Once all shots are generated — and some will require multiple attempts before you get an output you're satisfied with — the assembly happens in your editing software. This is where the craft of storytelling takes over from the craft of generation. The order of shots, the duration of each cut, the pacing of reveals, the placement of pauses — these editorial decisions are what turn a collection of generated clips into a story that holds attention.
Why the Format Is Growing
The appeal of AI short dramas for audiences is partly novelty but increasingly something more substantial. The format enables stories that don't fit neatly into existing content categories. A creator in their bedroom can produce a period drama set in 1920s Shanghai, a science fiction thriller on a space station, or a quiet romantic story set in a European village — all without sets, costumes, actors, travel, or production budgets. The visual ambition of the stories isn't limited by the creator's physical resources, only by their creative vision and their skill with the tools.

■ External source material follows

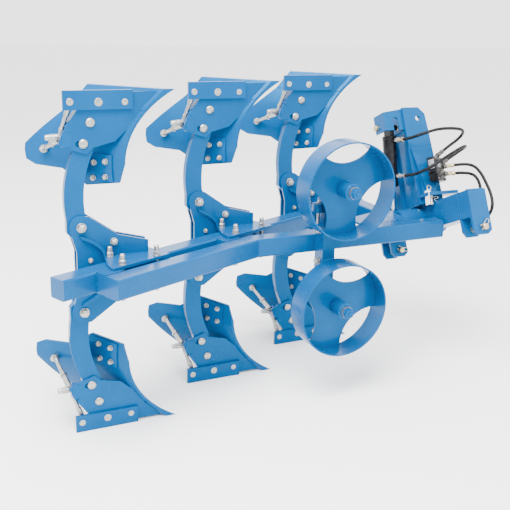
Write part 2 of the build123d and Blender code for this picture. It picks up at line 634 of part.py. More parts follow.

For audiences, this means encountering narrative content with a visual range and imaginative scope that independent creators couldn't previously achieve. The aesthetic is still recognizably AI-generated — there are telltale artifacts and occasional inconsistencies that distinguish it from live-action production — but the storytelling itself can be genuinely compelling. And as the tools improve with each model generation, the gap between what AI short dramas look like and what audiences expect from video narrative continues to narrow.
The creators who are building audiences now in this format are establishing themselves early in what looks increasingly like a durable content category. The production workflow is learnable, the tools are accessible, and the audience appetite for serialized short-form narrative is clearly there. For anyone interested in storytelling who has been limited by production resources, the combination of Seedance 2.0 for generation and standard editing software for assembly represents a filmmaking pipeline that simply didn't exist before — one where the limiting factor is imagination and editorial skill rather than budget and crew size.